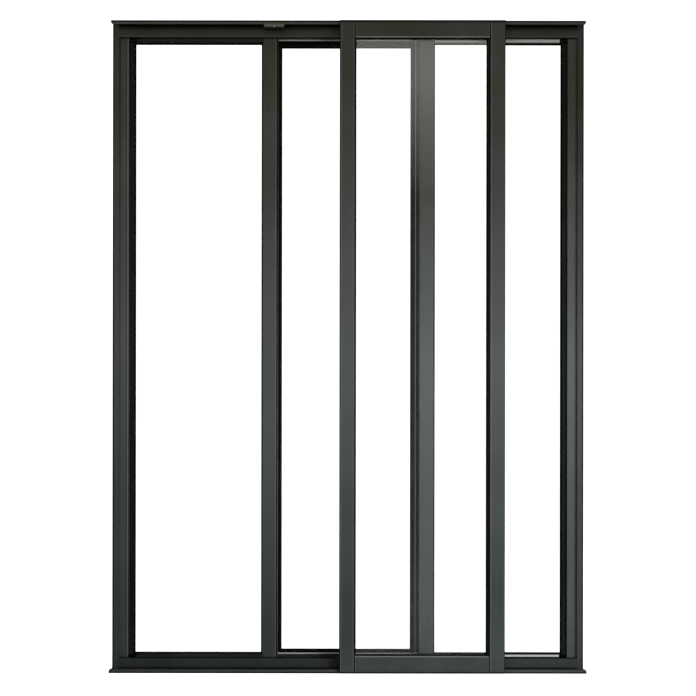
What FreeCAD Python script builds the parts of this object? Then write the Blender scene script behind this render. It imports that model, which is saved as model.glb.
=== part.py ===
"""Glass partition wall with four framed panes: two fixed at the sides and two that slide, one
behind them and one in front.

Frame: X along the wall, +Y to the rear, +Z up, millimetres. The origin is on the sill's underside,
in the middle of its length and depth. Sections are drawn with their depth counted from the front
face of the fascias, and each piece is then placed by the depth that the sill's plate is centred on.
"""
import FreeCAD
import Part
import os
import Sketcher

# Driving sizes: name, millimetres, what it measures.
SIZES = [
    ("wall_length", 1600, "over both jambs"),
    ("wall_height", 2200, "sill underside to head top"),
    ("sill_overhang", 5, "sill past each jamb"),
    ("plate_thickness", 4, "flat plate of head and sill"),
    ("leg_thickness", 3, "upright walls of the frame sections"),
    ("sill_fascia_height", 46, "front leg of the sill"),
    ("head_fascia_height", 52, "front leg of the head"),
    ("rear_leg_height", 36, "rear legs of head and sill"),
    ("sill_divider_height", 50, "wall between middle and rear track, at the sill"),
    ("head_divider_height", 46, "wall between middle and rear track, at the head"),
    ("lip_height", 14, "front track lip"),
    ("track_thickness", 3, "front lip and the fins that carry the leaves"),
    ("fin_height", 10, "fins above the plate"),
    ("jamb_face", 22, "jamb width seen from the front"),
    ("jamb_divider", 16, "jamb wall beside the middle leaves"),
    ("edge_radius", 2, "rounded edges of leaves and jambs"),
    ("fascia_rounding", 1, "rounded edges of the front and rear legs"),
    ("lip_end_radius", 8, "rounded corners of the lips' ends"),
    ("nose_radius", 3.5, "rounded outer edge over the head's lip"),
    ("jamb_nose_radius", 5, "rounded outer front edge of the jambs"),
    ("fixing_hole_radius", 3.5, "screw holes in the jambs"),
    ("fixing_hole_spacing", 600, "between screw holes"),
    ("running_gap", 5, "free space beside a moving leaf"),
    ("rear_gap", 7, "free space behind the rear leaf"),
    ("jamb_gap", 1, "between a fixed leaf and its jamb"),
    ("leaf_width", 556, "each leaf"),
    ("leaf_depth", 32, "each leaf"),
    ("stile_width", 52, "upright members of a leaf"),
    ("sill_sight_line", 54, "fixed leaves' bottom rails, inner edge above the sill underside"),
    ("head_sight_line", 63, "fixed leaves' top rails, inner edge below the head top"),
    ("rear_sill_sight_line", 53, "the rear leaf's bottom rail"),
    ("rear_head_sight_line", 60, "the rear leaf's top rail"),
    ("front_sight_line", 62, "the front leaf's rails"),
    ("leaf_foot", 10, "fixed and rear leaves above the sill underside"),
    ("front_leaf_foot", 5, "front leaf above the sill underside"),
    ("section_wall", 2, "wall of the leaf sections"),
    ("groove_depth", 12, "glazing groove"),
    ("groove_width", 14, "glazing groove"),
    ("glass_thickness", 6, "pane"),
    ("glass_bite", 9, "pane inside the groove"),
    ("gasket_show", 4, "gasket in front of the pane"),
    ("outer_bead", 15, "glazing bead beside the jambs"),
    ("bead_groove", 10, "depth of the outer bead's own groove"),
    ("bead_setback", 5, "bead behind the leaf's face"),
    ("shadow_gap", 3, "groove between the outer bead and its stile"),
    ("strip_width", 6, "slim glazing strips of the front leaf"),
    ("bead_play", 0.5, "bead tongue in the stile's groove"),
    ("rear_leaf_shift", -7, "middle of the rear leaf from the wall's middle"),
    ("front_leaf_shift", 249, "middle of the front leaf from the wall's middle"),
    ("shoe_inset", 90, "end of a leaf to its nearer packer, carrier or guide"),
    ("shoe_length", 60, "packers, carriers and guides"),
    ("shoe_play", 0.5, "shoes inside a rail's channel"),
    ("wheel_tread_radius", 9, "wheel where it rolls"),
    ("wheel_flange_radius", 11.5, "wheel at its rims"),
    ("wheel_width", 10, "wheel"),
    ("wheel_side_gap", 1, "wheel to the cheeks of its carrier"),
    ("tread_play", 0.4, "wheel groove beside the track"),
    ("rolling_gap", 0.3, "wheel tread above the track"),
    ("axle_radius", 3, "wheel axle"),
    ("axle_play", 0.05, "axle in its bores"),
    ("guide_play", 1, "guide slot beside the track"),
    ("stop_place", -250.5, "middle of the track stop from the wall's middle"),
    ("stop_length", 67, "track stop"),
    ("stop_top", 8, "front jaw of the track stop below the head top"),
    ("stop_drop", 31, "underside of the track stop below the head top"),
    ("stop_wall", 5, "jaws of the track stop"),
    ("stop_split", 1, "joint line in the track stop"),
    ("screw_radius", 3.5, "head of the stop's screw"),
    ("screw_head", 2, "head of the stop's screw"),
]

SHEET = "Sizes"
EQUAL = 1e-6


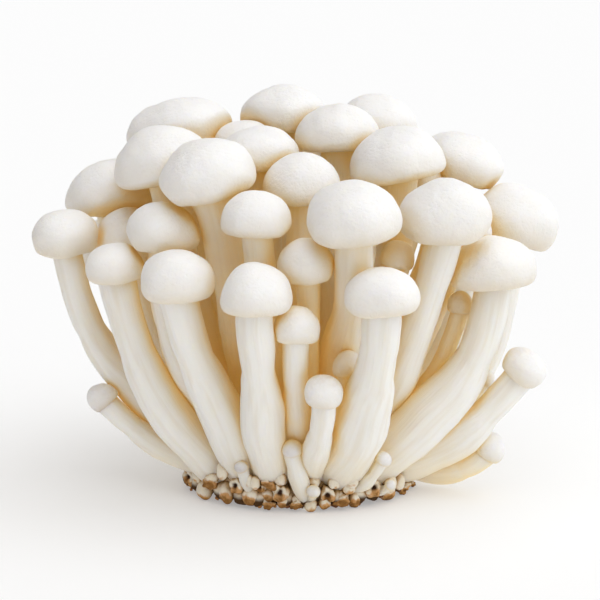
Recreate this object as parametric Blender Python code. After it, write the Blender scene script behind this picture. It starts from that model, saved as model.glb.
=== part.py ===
# White beech mushroom cluster, standing on its own butt.
# Each mushroom is one solid: cap, gills and stem. The white butt that they grow from is
# another, and the brown crust of growing medium under it is the last.
# Sizes are in millimetres until a mesh is made, which is in metres. +Z is up, -Y is the
# front, and the origin is the middle of the crust's flat underside.

import collections
import math

import bmesh
import bpy
import numpy as np

METRES_PER_MM = 0.001
GAP = 0.3                      # clear space kept between two solids
FOOT_GAP = 0.5                 # the same under each foot, over the curve of the butt

# The butt: a low mound, wider than it is deep.
BUTT_HALF_WIDTH = 22.8
BUTT_HALF_DEPTH = 19.4
BUTT_HEIGHT = 9.0
BUTT_BOTTOM = 1.9
BUTT_ROUNDING = 4.0            # power of the outline: 2 is an ellipse, more is squarer
BUTT_UNDERSIDE = 0.93          # share of the width and depth that the underside has
BUTT_RINGS = (0.42, 0.68, 0.85, 0.95, 0.99)
BUTT_SIDES = 28

# Lobes of mycelium round the foot of the butt, in two rows.
LOBES_LOW = 30
LOBES_HIGH = 28
LOBE_LOW_HEIGHT = 2.4
LOBE_HIGH_HEIGHT = 5.2
LOBE_LOW_SHARE = 1.0           # of the butt's width and depth
LOBE_HIGH_SHARE = 0.985
LOBE_LOW_RADIUS = 2.1
LOBE_HIGH_RADIUS = 1.45
LOBE_LEAST = 0.65              # share of its row's radius; smaller ones are left out
LOBE_FINE = 1.65               # radius from which a lobe is drawn finer
LOBE_FLOOR = 0.35              # kept clear under each lobe
LOBE_TURN_SPREAD = 0.22        # random shift along the row, in spacings
LOBE_SIZE_SPREAD = 0.15        # random change of radius, as a share
LOBE_HEIGHT_SPREAD = 0.4
LOBE_SEED = 7

# Pin-heads: rings from the head's top to its underside, as height and radius in head radii.
PIN_SIDES = 7
PIN_HEAD = ((0.62, 0.74), (0.05, 1.0), (-0.55, 0.78), (-0.72, 0.56))
PIN_WAIST = 0.68               # of the stalk's radius halfway down, in head radii
PIN_FOOT = 0.95                # of its radius inside the butt
PIN_SUNK = 0.5                 # length of the stalk's hidden end

# The crust of growing medium, pressed flat underneath.
CRUST_HEIGHT = 1.6
CRUST_SHARE = 0.84             # of the butt's width and depth
CRUST_SIDES = 44
CRUST_GRAIN = 0.045            # depth of the grains round its edge, as a share
CRUST_WAVES = 5                # slow waves round its edge
CRUST_WAVE_DEPTH = 0.02
CRUST_RINGS = ((0.97, 1.0), (1.0, 0.6), (0.95, 0.0))

# The cap: angles of the dome's rings, then the rim: radius in cap radii, drop in lips.
DOME_ANGLES = (30, 58, 84)
RIM_RINGS = ((0.95, 0.62), (0.76, 1.0), (0.58, 0.86))
GILL_DEPTH = 0.07              # height of the gills, in cap radii
PRESS_SOFTNESS = 0.12          # how gradually a cap flattens at its neighbour
NEAR_CAPS = 1.15               # caps closer than this share of both radii press each other
NEAR_STEMS = 1.1               # stems closer than this share of a cap's radius press it

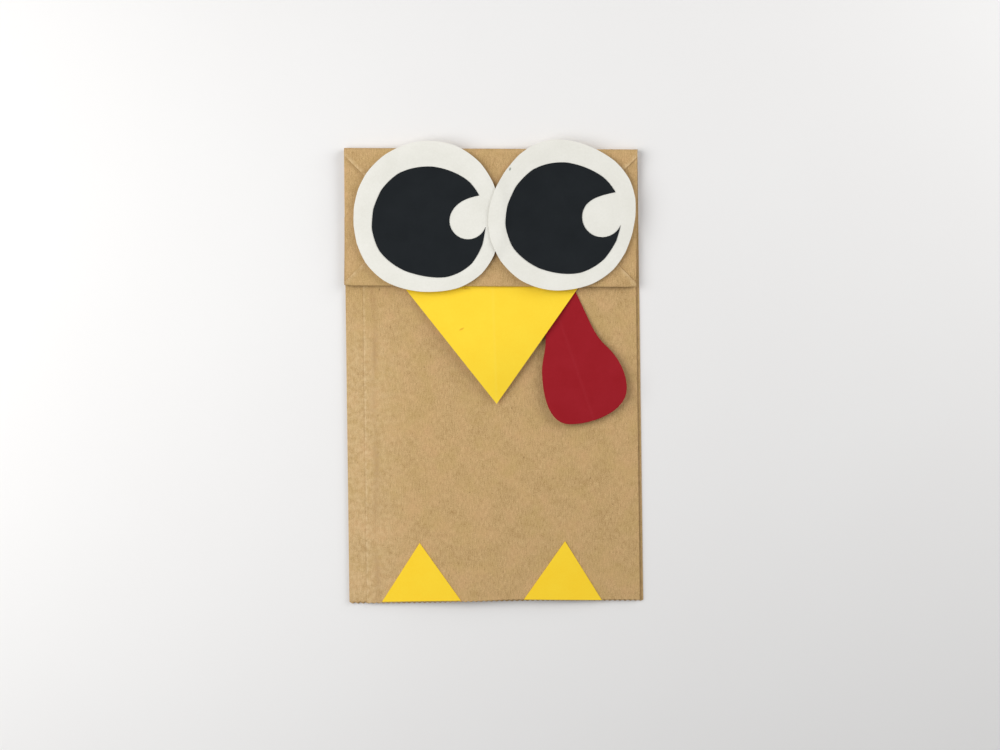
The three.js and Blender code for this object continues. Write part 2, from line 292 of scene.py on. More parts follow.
def toothed(start, end, y, wander):
    """The cut of the open end from start to end: teeth that point down from y, on a wandering line."""
    count = round(abs(end - start) / TOOTH_PITCH)
    points = []
    for i in range(2 * count + 1):
        x = start + (end - start) * i / (2 * count)
        points.append((x, y + wander(x) + (TOOTH_DEPTH if i % 2 == 0 else 0.0)))
    return points


def follow_grid(outline, columns, rows):
    """The outline with a point added wherever a side crosses a grid line, so that its sides can bend."""
    points = []
    for a, b in zip(outline, outline[1:] + outline[:1]):
        axis, lines = (1, rows) if abs(b[1] - a[1]) >= abs(b[0] - a[0]) else (0, columns)
        points.append(a)
        if abs(b[axis] - a[axis]) < 0.4:
            continue
        crossings = sorted((line - a[axis]) / (b[axis] - a[axis]) for line in lines)
        margin = 0.15 / abs(b[axis] - a[axis])
        for t in crossings:
            if margin < t < 1 - margin:
                points.append((a[0] + (b[0] - a[0]) * t, a[1] + (b[1] - a[1]) * t))
    return points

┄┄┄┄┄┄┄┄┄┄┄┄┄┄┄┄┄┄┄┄

Written task:
Only the lines from the beginning of the material above through the line with "import Sketcher" are wanted; extract them exactly.

Full output:
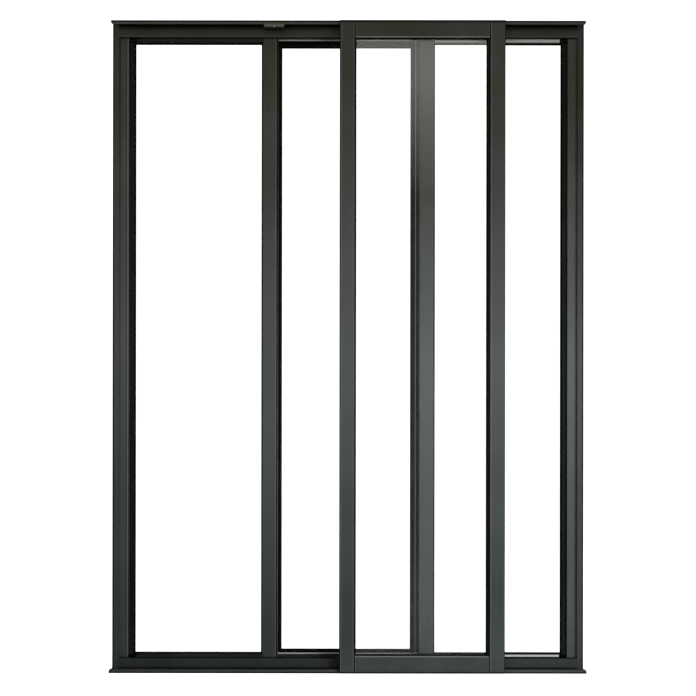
What FreeCAD Python script builds the parts of this object? Then write the Blender scene script behind this render. It imports that model, which is saved as model.glb.
=== part.py ===
"""Glass partition wall with four framed panes: two fixed at the sides and two that slide, one
behind them and one in front.

Frame: X along the wall, +Y to the rear, +Z up, millimetres. The origin is on the sill's underside,
in the middle of its length and depth. Sections are drawn with their depth counted from the front
face of the fascias, and each piece is then placed by the depth that the sill's plate is centred on.
"""
import FreeCAD
import Part
import os
import Sketcher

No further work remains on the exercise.